I celebrate them by living with them, because I think before I’m an artist, I’m an individual within this world who exists within my community. I’m sitting with my aunties, uncles, parents -  just being with them. Whether they’re telling me stories, family history, a joke, or we’re just chilling and being in each other’s presence, that’s me celebrating my community: living with them, breathing with them.

That’s how I naturally and subconsciously integrate them into my work, because it’s just the way I think.

In a more visual sense, naturally I have a camera around, and I love my family, so I take pictures of them a lot and sometimes add more concept to it. I’ve done projects before where I’ve taken portraits of my aunties and uncles and then zoomed in so you can actually see the texture of their skin. You can’t see the whole of them, but you can get a sense of the texture or the fabric of them.

I use ancient hieroglyphics that reference the attributes I believe my aunties or uncles have, like integrity and I emboss it into the image or the paper to suggest that this is what my auntie looks like, but if you get close enough to her, spend enough time with her, this is what she feels like.

You've been selected as part of the Black History Month campaign for UAL - what does this recognition mean to you personally?

I think it’s great that this initiative is bringing in young people with creative skills and lived experiences and giving them the floor to represent Black history how we want.

For example, with my collage, I’m putting ancient things that Black people created, the pyramids, West African masks and I’m rejecting ideas of victimisation to show that actually, Black people have achieved so much. It’s good that this initiative allows us to make the rules and use the medium of colour to literally pick and choose how we want to represent Blackness.

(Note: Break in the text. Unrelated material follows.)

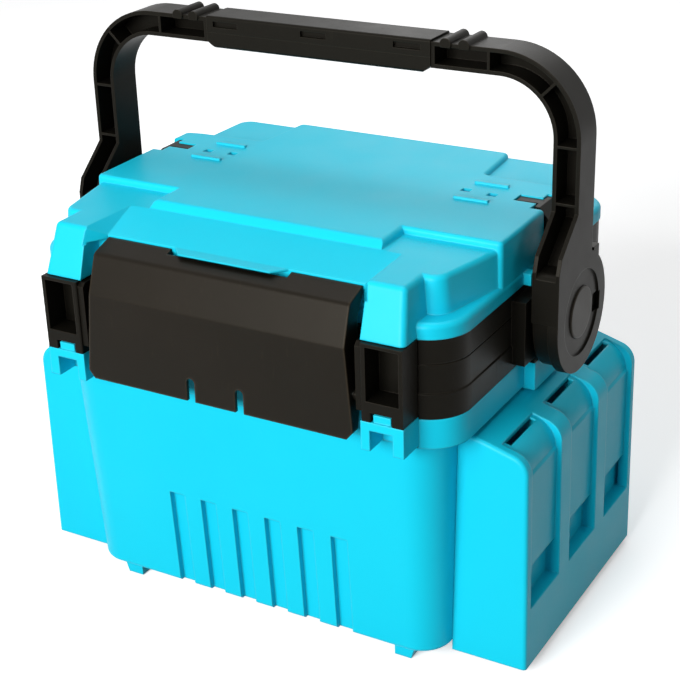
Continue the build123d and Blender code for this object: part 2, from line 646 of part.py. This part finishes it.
with BuildPart() as front_latch:
    latch_profile = [
        LATCH_REAR,
        (-160.0, LATCH_TOP),
        (-170.0, 274.0),
        (-171.7, 205.7),
        (-166.0, 205.7),
        (-152.0, 240.0),
        (-150.0, 290.0),
        (LATCH_REAR[0], 304.0),
    ]
    side_prism(latch_profile, (-120.0, 120.0))
    top_edge = front_latch.edges().filter_by(Axis.X).sort_by_distance((0.0, -160.0, LATCH_TOP))[0]
    fillet(top_edge, 5.0)
    front_prism(LATCH_OUTLINE, (-190.0, -120.0), Mode.INTERSECT)
    add(latch_hollow.part, mode=Mode.SUBTRACT)
    # room for the nose of the lid
    block((-51.0, 51.0), (-147.0, -130.0), (298.0, 315.0), Mode.SUBTRACT)
    with BuildSketch(Plane.XZ.offset(180.0)) as finger_slots:
        with Locations((-21.0, 208.0), (21.0, 208.0)):
            SlotOverall(32.0, 7.0, rotation=90)
    extrude(finger_slots.sketch, amount=-20.0, mode=Mode.SUBTRACT)
    # stiffening ribs behind the skin
    for x in (-70.0, -42.0, 0.0, 42.0, 70.0):
        rib = [(-158.0, 301.0), (-152.0, 302.3), (-160.0, 268.0), (-164.5, 232.0), (-168.4, 232.0), (-166.6, 273.5)]
        side_prism(rib, (x - 1.0, x + 1.0))
    for sign_x in (-1, 1):
        hole_x = tuple(sorted((sign_x * 100.0, sign_x * 116.0)))
        rod(LATCH_PIN_RADIUS + RUNNING, hole_x, LATCH_Y, LATCH_Z, Mode.SUBTRACT)
save(front_latch.part, "front_latch")

with BuildPart() as latch_pin:
    rod(LATCH_PIN_RADIUS, (105.0, 121.4), LATCH_Y, LATCH_Z)
    chamfer(latch_pin.edges().filter_by(GeomType.CIRCLE), 0.4)
save_pair(latch_pin.part, "latch_pin")


def bow(edge_x, top, radius, low, plane):
    """Area under an arch with rounded upper corners, on an upright plane."""
    with BuildSketch(plane) as area:
        with BuildLine():
            FilletPolyline((-edge_x, low), (-edge_x, top), (edge_x, top), (edge_x, low), radius=radius)
            Line((edge_x, low), (-edge_x, low))
        make_face()
    return area.sketch


# Handle: arms, hubs and top bar in one moulding
BOW_RADIUS = 62.0
BOW_INNER = 42.0
WEB = 3.0
FLARE_TOP = 334.0

with BuildPart() as bow_pockets:
    # channels along the front and the back of the bow
    for y in ((ARM_Y[0] - 1.0, 6.0), (9.0, ARM_Y[1] + 1.0)):
        back = Plane.XZ.offset(-y[1])
        extrude(bow(ARM_X[1] - WEB, BAR_Z[1] - WEB, BOW_RADIUS - WEB, FLARE_TOP, back), amount=y[1] - y[0])
        extrude(
            bow(ARM_X[0] + WEB, BAR_Z[0] + WEB, BOW_INNER + WEB, FLARE_TOP - 5.0, back),
            amount=y[1] - y[0],
            mode=Mode.SUBTRACT,
        )
    block((-GRIP_X - WEB, GRIP_X + WEB), (-40.0, 40.0), (400.0, 460.0), Mode.SUBTRACT)
    for sign_x in (-1, 1):
        rib_x = tuple(sorted((sign_x * 185.0, sign_x * 215.0)))
        for z in (340.0, 382.0):
            block(rib_x, (-40.0, 40.0), (z - 1.0, z + 1.0), Mode.SUBTRACT)
        block((sign_x * 141.0 - 1.0, sign_x * 141.0 + 1.0), (-40.0, 40.0), (400.0, 460.0), Mode.SUBTRACT)
        with BuildSketch(Plane.XZ.offset(-40.0)) as diagonal:
            with Locations((sign_x * CORNER_X, CORNER_Z)):
                Rectangle(2.0, 150.0, rotation=-sign_x * 45.0)
        extrude(diagonal.sketch, amount=80.0, mode=Mode.SUBTRACT)

with BuildPart() as bail:
    rear = Plane.XZ.offset(-ARM_Y[1])
    depth = ARM_Y[1] - ARM_Y[0]
    extrude(bow(ARM_X[1], BAR_Z[1], BOW_RADIUS, 300.0, rear), amount=depth)
    extrude(bow(ARM_X[0], BAR_Z[0], BOW_INNER, 290.0, rear), amount=depth, mode=Mode.SUBTRACT)
    add(bow_pockets.part, mode=Mode.SUBTRACT)
    # core of the bar inside the grip
    block((-GRIP_X, GRIP_X), (-40.0, 40.0), (420.0, 460.0), Mode.SUBTRACT)
    block((-GRIP_X - 1.0, GRIP_X + 1.0), (-9.5, 11.0), (431.5, 443.5))
    for x in (-60.0, 0.0, 60.0):
        post(2.4, x, 0.75, (430.0, 445.0), Mode.SUBTRACT)
    for sign_x in (-1, 1):
        # rests for a rod on top of the bar
        for x in (108.0, 122.5):
            with BuildSketch(Plane.XZ.offset(-ARM_Y[1])) as rest:
                with Locations((sign_x * x, BAR_Z[1] - 0.5)):
                    Circle(4.4)
            extrude(rest.sketch, amount=depth + 1.5)
            block(
                (sign_x * x - 6.5, sign_x * x + 6.5),
                (ARM_Y[0] - 5.0, ARM_Y[1] + 5.0),
                (BAR_Z[0] + 5.0, BAR_Z[1] - WEB),
                Mode.SUBTRACT,
            )
            block(
                (sign_x * x - 6.5, sign_x * x + 6.5),
                (6.0, 9.0),
                (BAR_Z[0] + 4.0, BAR_Z[1] - WEB + 1.0),
            )
        # widening arm below the bow
        arm_x = tuple(sorted((sign_x * ARM_X[0], sign_x * ARM_X[1])))
        flare = [
            (ARM_Y[1], FLARE_TOP),
            (ARM_Y[1], HUB_Z),
            (-HUB_RADIUS, HUB_Z + 6.0),
            (-HUB_RADIUS, 299.0),
            (-42.0, 310.0),
            (ARM_Y[0], FLARE_TOP),
        ]
        side_prism(flare, arm_x)
        inner_x = tuple(sorted((sign_x * (ARM_X[0] + WEB), sign_x * (ARM_X[1] - WEB))))
        with BuildSketch(Plane.YZ.offset(inner_x[0])) as recess:
            with BuildLine():
                Polyline((-47.0, FLARE_TOP + 0.5), (6.0, FLARE_TOP + 0.5), (6.0, 324.0), (-26.0, 298.0), (-39.0, 298.0))
                RadiusArc((-39.0, 298.0), (-47.0, 290.0), -8.0)
                Line((-47.0, 290.0), (-47.0, FLARE_TOP + 0.5))
            make_face()
        extrude(recess.sketch, amount=inner_x[1] - inner_x[0], mode=Mode.SUBTRACT)
        # hub: a thick inner drum and a wider outer disc
        drum_x = tuple(sorted((sign_x * ARM_X[0], sign_x * 205.0)))
        disc_x = tuple(sorted((sign_x * 204.0, sign_x * ARM_X[1])))
        rod(HUB_RADIUS - 3.5, drum_x, 0.0, HUB_Z)
        rod(HUB_RADIUS, disc_x, 0.0, HUB_Z)
        block(disc_x, (20.0, 30.0), (288.0, 298.0))
        face_x = tuple(sorted((sign_x * (ARM_X[1] - 1.4), sign_x * 215.0)))
        rod(33.0, face_x, 0.0, HUB_Z, Mode.SUBTRACT)
        window_x = tuple(sorted((sign_x * (ARM_X[1] - 4.5), sign_x * 215.0)))
        block(window_x, (24.0, 35.0), (244.0, 259.0), Mode.SUBTRACT)
        bore_x = tuple(sorted((sign_x * 190.0, sign_x * 215.0)))
        rod(SHAFT_RADIUS + RUNNING, bore_x, 0.0, HUB_Z, Mode.SUBTRACT)
        washer_x = tuple(sorted((sign_x * 202.0, sign_x * 215.0)))
        rod(16.2, washer_x, 0.0, HUB_Z, Mode.SUBTRACT)
        cap_x = tuple(sorted((sign_x * 207.2, sign_x * 215.0)))
        rod(20.2, cap_x, 0.0, HUB_Z, Mode.SUBTRACT)
save(bail.part, "handle_bail")

# Cap, washer and bolt of each hub
with BuildPart() as hub_cap:
    rod(20.15, (207.25, 212.0), 0.0, HUB_Z)
    fillet(hub_cap.edges().sort_by(Axis.X)[-1], 1.2)
save_pair(hub_cap.part, "hub_cap")

with BuildPart() as hub_washer:
    rod(15.0, (203.02, 204.5), 0.0, HUB_Z)
    rod(3.2, (200.0, 206.0), 0.0, HUB_Z, Mode.SUBTRACT)
save_pair(hub_washer.part, "hub_washer")

with BuildPart() as hub_bolt:
    rod(6.0, (204.52, 207.0), 0.0, HUB_Z)
    with BuildSketch(Plane.YZ.offset(205.4)) as drive:
        with Locations((0.0, HUB_Z)):
            RegularPolygon(2.6, 6)
    extrude(drive.sketch, amount=4.0, mode=Mode.SUBTRACT)
    rod(3.0, (180.0, 204.6), 0.0, HUB_Z)
save_pair(hub_bolt.part, "hub_bolt")

# Grip: two shells round the core of the bar
GRIP_Y = (-15.0, 16.5)
GRIP_SEAM = 436.0

with BuildPart() as grip_upper:
    block((-GRIP_X, GRIP_X), GRIP_Y, (GRIP_SEAM + 0.02, GRIP_Z[1]))
    fillet(grip_upper.edges().filter_by(Axis.X).group_by(Axis.Z)[-1], 2.0)
    block((-GRIP_X - 1.0, GRIP_X + 1.0), (-9.55, 11.05), (430.0, 443.55), Mode.SUBTRACT)
    for x in (-79.0, -1.0, 77.0):
        block((x - 11.0, x + 11.0), (-20.0, -12.5), (440.2, 444.6), Mode.SUBTRACT)
    for x in (-60.0, 0.0, 60.0):
        post(1.6, x, 0.75, (443.0, 447.0), Mode.SUBTRACT)
save(grip_upper.part, "grip_upper")

with BuildPart() as grip_lower:
    lower = [
        (-GRIP_X, 429.0),
        (-GRIP_X + 7.0, GRIP_Z[0]),
        (GRIP_X - 7.0, GRIP_Z[0]),
        (GRIP_X, 429.0),
        (GRIP_X, GRIP_SEAM - 0.02),
        (-GRIP_X, GRIP_SEAM - 0.02),
    ]
    front_prism(lower, GRIP_Y)
    fillet(grip_lower.edges().filter_by(Axis.X).group_by(Axis.Z)[0], 2.5)
    block((-GRIP_X - 1.0, GRIP_X + 1.0), (-9.55, 11.05), (431.45, 440.0), Mode.SUBTRACT)
    for x in (-60.0, 0.0, 60.0):
        post(1.9, x, 0.75, (420.0, 440.0), Mode.SUBTRACT)
        post(3.8, x, 0.75, (420.0, 427.0), Mode.SUBTRACT)
save(grip_lower.part, "grip_lower")

with BuildPart() as grip_screws:
    for x in (-60.0, 0.0, 60.0):
        post(1.6, x, 0.75, (425.5, 446.9))
        post(3.4, x, 0.75, (424.8, 426.98))
save(grip_screws.part, "grip_screws")

# Lift-out tray with two loose dividers
TRAY_WALL = 2.0
DIVIDER_X = 52.0
DIVIDER_Y = (-TRAY_Y + TRAY_WALL, -21.0)

TRAY_FLOOR = TRAY_Z[0] + TRAY_WALL

with BuildPart() as tray_hollow:
    plate(TRAY_X - TRAY_WALL, TRAY_Y - TRAY_WALL, 11.0, (TRAY_FLOOR, TRAY_Z[1] + 1.0))
    # walls that stay between the compartments
    block((-TRAY_X, TRAY_X), (-21.0, -19.0), (TRAY_FLOOR - 1.0, TRAY_Z[1] + 2.0), Mode.SUBTRACT)
    for x in (-51.0, 51.0):
        block((x - 1.0, x + 1.0), (-20.0, TRAY_Y), (TRAY_FLOOR - 1.0, TRAY_Z[1] + 2.0), Mode.SUBTRACT)

with BuildPart() as tray:
    plate(TRAY_X, TRAY_Y, 13.0, TRAY_Z)
    fillet(tray.edges().group_by(Axis.Z)[0], TRAY_WALL)
    plate(161.8, 131.8, 18.4, (TRAY_LEDGE + 0.02, TRAY_Z[1]))
    add(tray_hollow.part, mode=Mode.SUBTRACT)
    for x in (-DIVIDER_X, DIVIDER_X):
        # guide ribs that hold a divider
        for y in DIVIDER_Y:
            for side in (-1.9, 1.9):
                block((x + side - 0.8, x + side + 0.8), (y - 1.5, y + 1.5), (TRAY_FLOOR, 270.0))
save(tray.part, "lift_out_tray")

for name, x in (("left", -DIVIDER_X), ("right", DIVIDER_X)):
    with BuildPart() as divider:
        block((x - 0.9, x + 0.9), (DIVIDER_Y[0] + 0.3, DIVIDER_Y[1] - 0.3), (TRAY_FLOOR + 0.02, 270.0))
        block((x - 0.9, x + 0.9), (-82.0, -62.0), (266.0, 272.0), Mode.SUBTRACT)
    save(divider.part, f"tray_divider_{name}")

# Screws that are the same, one node for each set
with BuildPart() as frame_screws:
    for sign_x in (-1, 1):
        for y in SCREW_Y:
            post(SCREW_RADIUS, sign_x * SCREW_X, y, (213.0, 235.5))
            post(3.6, sign_x * SCREW_X, y, (212.6, 214.98))
save(frame_screws.part, "frame_screws")

with BuildPart() as pocket_screws:
    for sign_x in (-1, 1):
        for y in RIB_Y:
            for z in POCKET_SCREW_Z:
                inside = tub_half(TUB_X, z) - WALL
                shank_x = tuple(sorted((sign_x * (inside - 2.0), sign_x * 170.5)))
                head_x = tuple(sorted((sign_x * (inside - 2.8), sign_x * (inside - 0.4))))
                rod(SCREW_RADIUS, shank_x, y, z)
                rod(4.2, head_x, y, z)
save(pocket_screws.part, "pocket_screws")
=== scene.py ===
import json
import math

import bpy
from mathutils import Matrix, Vector

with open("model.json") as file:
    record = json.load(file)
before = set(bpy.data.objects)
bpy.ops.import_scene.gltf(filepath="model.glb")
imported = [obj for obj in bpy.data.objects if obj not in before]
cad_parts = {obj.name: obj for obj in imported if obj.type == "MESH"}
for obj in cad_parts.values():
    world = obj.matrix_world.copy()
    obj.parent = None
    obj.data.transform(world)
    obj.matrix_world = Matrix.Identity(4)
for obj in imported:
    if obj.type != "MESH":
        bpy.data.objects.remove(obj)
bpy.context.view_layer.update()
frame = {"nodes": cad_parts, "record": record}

NODES = frame["nodes"]

# Sizes in metres, lamps in watts, noise scales in waves per metre
SPARK_DEPTH = 0.00012
WAVE_DEPTH = 0.0005
TURNING_DEPTH = 0.0001
SHADE_REACH = 0.012
CLOUD_SCALE = 7.0
PATCH_SCALE = 38.0
SPARK_SCALE = 1500.0
SCUFF_SCALE = 260.0
SCUFF_STRETCH = (1.0, 1.0, 0.16)
EDGE_SAMPLES = 6
AMBIENT = 0.12
FLOOR_GLOW = 0.42
FLOOR_SIZE = 12.0
FLOOR_Z = -0.0005
AIM = (0.0, 0.0, 0.2)
WHITE = (1.0, 1.0, 1.0, 1.0)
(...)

I just want to thank UAL for bringing us in and giving us such freedom within this initiative. The prompt, Stand Firm in Pride and Power, is strong and feels like a bit of a weight to respond to. It made it easier for me to dissect and accept that there’s pride and power in so many actions of people who can be described as Black and that’s what I’m exploring.

Final question! What excites you most about the future of Black art and culture?

It’s very easy to just pick up our phone or put on Netflix and do things that are very passive. So I’d say try to avoid that -  use your hands, your feet, your eyes. Be active in this world.

Not active in a way where you feel like you have to be Beyoncé selling out stadiums -  but as long as you’re active, thinking, moving, being human, existing,  that’s producing art. Every day we create breath, sentences, thoughts in our head -  that’s all art. And if you can put that on a piece of paper, even better.

Be outside, or be in your head, but just be somewhere. Try not to distract yourself with passive doomscrolling. The more conversations you can have with yourself, the healthier your mental health can be, and the more confident you may become.

Photography made me much more confident because I came to know myself in a way -  though I’m forever uncovering myself. Just do as you feel, ask yourself questions and allow yourself to challenge your assumptions. It’s okay to have a preconceived notion -  we all do - but accept that it’s not a fact, and then we can play with it. That leaves more room for wider discussions and more freedom of thought, because not everything is as simple as blue is blue. There are so many hues of blue -  pick the one you want for that day, or however long. Just be loose, be free and be observant.

Try to find out the things you don’t know -  or even the things you think you know. And if you have opinions, listen to people who have the opposite opinion, because listening doesn’t cost anything. We don’t have to immediately adopt what we hear, but the more we listen, the more we can find relatability and common ground with others.

Be sensitive, be open-minded, be curious, be inquisitive.